**Your goal:**
Starting with the line that contains "add('front_left', front(1));" and stopping after the line that contains "cad_parts[member].parent = rigid_bodies[body]", output every line exactly as it stands.

**Source material:**
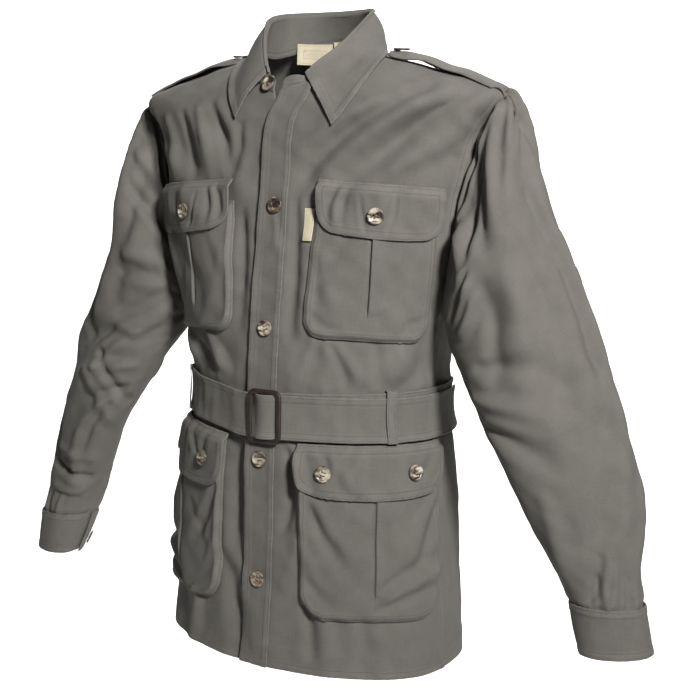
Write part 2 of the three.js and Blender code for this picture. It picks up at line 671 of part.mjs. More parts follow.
// The belt starts under the buckle's middle bar, runs once round the waist by the wearer's left,
// and its tail goes through the buckle and on over itself. across or turn: place, as a distance
// from the centre front or as degrees; face: its outer face over the panels; lift: above WAIST.
const BUCKLE = { x: 10, wide: 46, tall: 64, bar: 5, thick: 3, out: 11.2 };
const BELT_RING = ringAt(WAIST, 0);
const atX = (x) => THREE.MathUtils.radToDeg(angleAt(x, BELT_RING));
const BELT = table(['turn', 'face', 'lift'], [
  [atX(13), 7.8, 2],
  [atX(23), 7.8, 2],
  [atX(38), 5.4, 3],
  [atX(54), 3.3, 3],
  [60, 3.3, 6],
  [95, 3.3, 8],
  [140, 3.3, 10],
  [180, 3.3, 12],
  [230, 3.3, 14],
  [300, 3.3, 15],
  [360 + atX(-62), 3.3, 5],
  [360 + atX(-25), 8.8, 0],
  [360 + atX(-7), 8.8, 0],
  [360 + atX(5), 17.3, 0],
  [360 + atX(15), 17.3, 0],
  [360 + atX(25), 10.9, 0],
  [360 + atX(38), 8.8, 0],
  [360 + atX(54), 6.6, 0],
  [420, 6.5, 0],
  [455, 6.5, 1],
  [478, 6.5, 2],
]);

function beltAt(turn) {
  const i = clamp(BELT.findIndex((b) => b.turn >= turn), 1, BELT.length - 1);
  const [a, b] = [BELT[i - 1], BELT[i]];
  const t = clamp((turn - a.turn) / (b.turn - a.turn), 0, 1);
  return { face: lerp(a.face, b.face, smooth(t)), lift: lerp(a.lift, b.lift, t) };
}

function belt() {
  const turns = [];
  BELT.slice(1).forEach((b, i) => {
    const a = BELT[i];
    const parts = Math.max(1, Math.round((b.turn - a.turn) / 8));
    for (let k = 0; k < parts; k++) turns.push(lerp(a.turn, b.turn, k / parts));
  });
  turns.push(BELT.at(-1).turn);
  const columns = turns.map((turn) => {
    const { face, lift } = beltAt(turn);
    const phi = rad(turn);
    const middle = WAIST + lift;
    const wide = turn > 476 ? BELT_WIDE - 4 : BELT_WIDE;
    return [0.5, 0, -0.5].map((t) => {
      const z = middle + t * wide;
      const p = form(phi, BELT_RING).setZ(z);
      const n = outward(phi, BELT_RING).setZ(0).normalize();
      const slack = Math.max(0, form(phi, ringAt(z, phi)).sub(p).dot(n)) + 1.2 * t * t;
      return { p: p.addScaledVector(n, face + 0.8 + slack), n };
    });
  });
  const rows = steps(3, (i) => columns.map((column) => column[i]));
  return wall(rows, DOUBLE);
}

// A loop stands over the belt, from the panel above it to the panel below. face: its outer face;
// lift: its middle above WAIST; spread: how much taller than one layer the belt is there.
function beltLoop(turn, face, lift, spread = 0) {
  const half = (BELT_WIDE + spread) / 2;
  const foot = 1.2 + SEAM;
  const upper = [[3.6, foot], [2.9, (foot + face) / 2], [2.2, face - 0.6], [0, face], [-half, face + 0.3]];
  const path = [...upper, ...upper.slice(0, -1).reverse().map(([z, out]) => [-2 * half - z, out])];
  const points = path.map(([z, out]) => [-6, 0, 6].map((s) => {
    const phi = rad(turn) + s / 150;
    return skin(phi, ringAt(WAIST + lift + half + z, phi), out).p;
  }));
  const grid = withNormals(points);
  const out = outward(rad(turn), BELT_RING);
  if (grid[4][1].n.dot(out) < 0) grid.flat().forEach((g) => g.n.negate());
  return wall(grid, 1.2);
}

function buckle() {
  const { x, wide, tall, bar, thick, out } = BUCKLE;
  const box = (x0, x1, y0, y1, r, kind) => {
    const corners = [[x1 - r, y0 + r, -90], [x1 - r, y1 - r, 0], [x0 + r, y1 - r, 90], [x0 + r, y0 + r, 180]];
    return new kind(corners.flatMap(([cx, cy, from]) => [0, 30, 60, 90].map((a) =>
      new THREE.Vector2(cx + r * Math.cos(rad(from + a)), cy + r * Math.sin(rad(from + a))))));
  };
  const frame = box(-wide / 2, wide / 2, -tall / 2, tall / 2, 6, THREE.Shape);
  frame.holes.push(box(-wide / 2 + bar, -2, -tall / 2 + bar, tall / 2 - bar, 1, THREE.Path));
  frame.holes.push(box(2, wide / 2 - bar, -tall / 2 + bar, tall / 2 - bar, 1, THREE.Path));
  const shape = new THREE.ExtrudeGeometry(frame, { depth: thick, bevelEnabled: false });
  const { p } = skin(angleAt(x, BELT_RING), BELT_RING);
  return shape.rotateX(Math.PI / 2).translate(x, p.y - out - 0.8, WAIST);
}

// An epaulette lies along the shoulder from the armhole toward the collar, arched between.
function epauletteGrid() {
  const rows = table(['ring', 'half', 'arch'], [
    [12.06, 23, -1.1],
    [12.2, 23, 0.5],
    [12.45, 22, 6],
    [12.75, 21, 10],
    [13.05, 20, 13],
    [13.35, 19, 11],
    [13.5, 18, 9],
    [13.6, 9, 8],
  ]);
  const grid = rows.map(({ ring, half, arch }) => [-1, -0.6, 0, 0.6, 1].map((s) => {
    return skin(angleBeforeRidge(s * half - 3, ring), ring, DOUBLE + SEAM + 0.2 + arch * (1 - 0.7 * s * s));
  }));
  return grid;
}

// Bare labels hang inside the back of the neck from the seam; a bare tab shows beside a pocket.
function label(x, wide, tall) {
  const grid = [0, 0.33, 0.67, 1].map((t) => [-0.5, -0.17, 0.17, 0.5].map((s) => {
    const top = form(Math.PI - angleAt(x + s * wide, NECK), NECK - 0.06);
    const { phi, u } = nearest(top.add(vec(0, 0.5 * t * tall, -t * tall)));
    return skin(phi, u, -(CLOTH + LAY));
  }));
  return wall(grid, 0.8);
}

function tab() {
  const grid = [0, 0.5, 1].map((t) => [0, 1].map((s) => skinAt(44 + 12 * s, -190 - 38 * t, LAY + 1.4)));
  return wall(grid, 1);
}

const FRONT_BUTTONS = [-187, -333, -490, -638];
const HIP_BUTTONS = [84, 188];

function button(name, place, gap) {
  add(name, seated(buttonShape(), place, gap), 'horn');
}

function placeTrim() {
  for (const [name, side] of [['left', 1], ['right', -1]]) {
    const both = (spec) => ({ ...spec, middle: side * spec.middle });
    add('chest_pocket_' + name, wall(patch(both(CHEST_POCKET))));
    add('chest_flap_' + name, wall(patch(both(CHEST_FLAP)), DOUBLE));
    add('hip_pocket_' + name, wall(patch(both(HIP_POCKET))));
    const { up, tilt } = side < 0 ? RIGHT_FLAP : { up: 0, tilt: 0 };
    const hipFlap = { ...HIP_FLAP, top: HIP_FLAP.top + up, tall: HIP_FLAP.tall + up, tilt };
    add('hip_flap_' + name, wall(patch(both(hipFlap)), DOUBLE));
    add('epaulette_' + name, wall(mirrored(epauletteGrid(), side), DOUBLE));
    button('chest_button_' + name, skinAt(side * 134, -197, CHEST_FLAP.base + CHEST_FLAP.over), 0.6);
    HIP_BUTTONS.forEach((distance, i) => {
      const place = skinAt(side * distance, -500, flapFace(HIP_FLAP, distance));
      button(`hip_button_${name}_${i + 1}`, place, 0.6);
    });
    const shoulder = skin(Math.PI / 2, 13.42, DOUBLE + SEAM + 10.9);
    button('epaulette_button_' + name, flip(shoulder, side), 0.6);
    const arm = sleeveGrid();
    button('sleeve_button_' + name, flip(arm[8][1], side), 0.6);
    const wrist = cuffGrid();
    button('cuff_button_' + name, flip(wrist[2][2], side), 0.6);
  }
  const stand = standGrid();
  button('front_button_1', stand[1][2], 0.7);
  FRONT_BUTTONS.forEach((z, i) => {
    const place = skin(rad(0.5), ringAt(z, 0), PLACKET_OUT);
    button('front_button_' + (i + 2), place, 0.6);
  });
  add('placket', placket());
  add('belt', belt());
  add('buckle', buckle(), 'leather');
  add('belt_loop_left', beltLoop(58.5, 10.2, 3, 6));
  add('belt_loop_right', beltLoop(-58.5, 6.8, 15));
  add('belt_loop_back', beltLoop(180, 7, 12));
  add('neck_label', label(-43, 50, 26), 'label');
  add('size_tag', label(-9, 12, 12), 'label');
  add('pocket_tab', tab(), 'label');
}

add('front_left', front(1));
add('front_right', front(-1));
add('back', back());
add('yoke', yoke());
for (const [name, side] of [['left', 1], ['right', -1]]) {
  add('sleeve_' + name, wall(mirrored(sleeveGrid(), side), CLOTH, true));
  add('cuff_' + name, wall(mirrored(cuffGrid(), side), DOUBLE));
}
add('collar_leaf', wall(leafGrid(), DOUBLE));
add('collar_stand', wall(standGrid(), DOUBLE));

placeTrim();

export default jacket;
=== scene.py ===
import json

import bmesh
import bpy
import numpy as np
from mathutils import Matrix, Vector

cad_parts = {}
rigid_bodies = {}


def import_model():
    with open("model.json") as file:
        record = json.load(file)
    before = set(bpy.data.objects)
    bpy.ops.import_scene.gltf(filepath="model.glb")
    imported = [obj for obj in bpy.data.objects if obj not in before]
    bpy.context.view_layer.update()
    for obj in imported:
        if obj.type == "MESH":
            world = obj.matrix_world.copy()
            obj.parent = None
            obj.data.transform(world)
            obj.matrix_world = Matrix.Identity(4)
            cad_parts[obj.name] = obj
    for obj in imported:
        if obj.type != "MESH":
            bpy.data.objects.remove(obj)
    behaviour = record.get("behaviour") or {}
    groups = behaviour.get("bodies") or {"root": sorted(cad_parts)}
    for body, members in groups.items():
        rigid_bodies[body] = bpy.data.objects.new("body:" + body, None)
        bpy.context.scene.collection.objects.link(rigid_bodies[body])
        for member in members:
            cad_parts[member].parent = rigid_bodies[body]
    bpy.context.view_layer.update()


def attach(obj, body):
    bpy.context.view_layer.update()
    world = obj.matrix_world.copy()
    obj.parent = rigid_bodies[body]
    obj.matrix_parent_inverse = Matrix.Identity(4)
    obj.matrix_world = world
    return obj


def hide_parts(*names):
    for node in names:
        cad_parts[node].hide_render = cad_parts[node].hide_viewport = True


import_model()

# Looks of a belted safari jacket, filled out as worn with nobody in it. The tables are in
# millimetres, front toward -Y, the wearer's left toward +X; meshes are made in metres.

MM = 0.001
CLOTH = 1.3
DOUBLE = 2.2
LAY = 0.6
WAIST = -437
BELT_WIDE = 52
ARM_STEPS = 28
ARMHOLE_FRONT = np.radians(12)
ARMHOLE_BACK = np.radians(36)
YOKE_FRONT_STEPS = 2
YOKE_BACK_STEPS = 4
FRONT_EDGE = 20
HEM_SLANT = 8
HEM_DEEP = 25
PLACKET_WIDE = 40
ARMPIT = 8
SHOULDER_TIP = 12
NECK = 14
ARM_MID = (ARMPIT + SHOULDER_TIP) / 2
ARM_TALL = (SHOULDER_TIP - ARMPIT) / 2
LEFT_OVER = 2.3
ON_PANEL = 2.65
PLACKET_OUT = LEFT_OVER + LAY + 1.6
SHOULDER_FRONT_AT_NECK = 23
EDGE_ROW = 1.8
SECOND_ROW = 8.0
FOLD_GAIN = 1.45
VIEW_AZIMUTH = 30.1
SIDES = (("left", 1), ("right", -1))


def table(names, *lines):
    """A table with named columns: one array for each name."""
    return dict(zip(names.split(), np.array(lines, float).T))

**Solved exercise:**
add('front_left', front(1));
add('front_right', front(-1));
add('back', back());
add('yoke', yoke());
for (const [name, side] of [['left', 1], ['right', -1]]) {
  add('sleeve_' + name, wall(mirrored(sleeveGrid(), side), CLOTH, true));
  add('cuff_' + name, wall(mirrored(cuffGrid(), side), DOUBLE));
}
add('collar_leaf', wall(leafGrid(), DOUBLE));
add('collar_stand', wall(standGrid(), DOUBLE));

placeTrim();

export default jacket;
=== scene.py ===
import json

import bmesh
import bpy
import numpy as np
from mathutils import Matrix, Vector

cad_parts = {}
rigid_bodies = {}


def import_model():
    with open("model.json") as file:
        record = json.load(file)
    before = set(bpy.data.objects)
    bpy.ops.import_scene.gltf(filepath="model.glb")
    imported = [obj for obj in bpy.data.objects if obj not in before]
    bpy.context.view_layer.update()
    for obj in imported:
        if obj.type == "MESH":
            world = obj.matrix_world.copy()
            obj.parent = None
            obj.data.transform(world)
            obj.matrix_world = Matrix.Identity(4)
            cad_parts[obj.name] = obj
    for obj in imported:
        if obj.type != "MESH":
            bpy.data.objects.remove(obj)
    behaviour = record.get("behaviour") or {}
    groups = behaviour.get("bodies") or {"root": sorted(cad_parts)}
    for body, members in groups.items():
        rigid_bodies[body] = bpy.data.objects.new("body:" + body, None)
        bpy.context.scene.collection.objects.link(rigid_bodies[body])
        for member in members:
            cad_parts[member].parent = rigid_bodies[body]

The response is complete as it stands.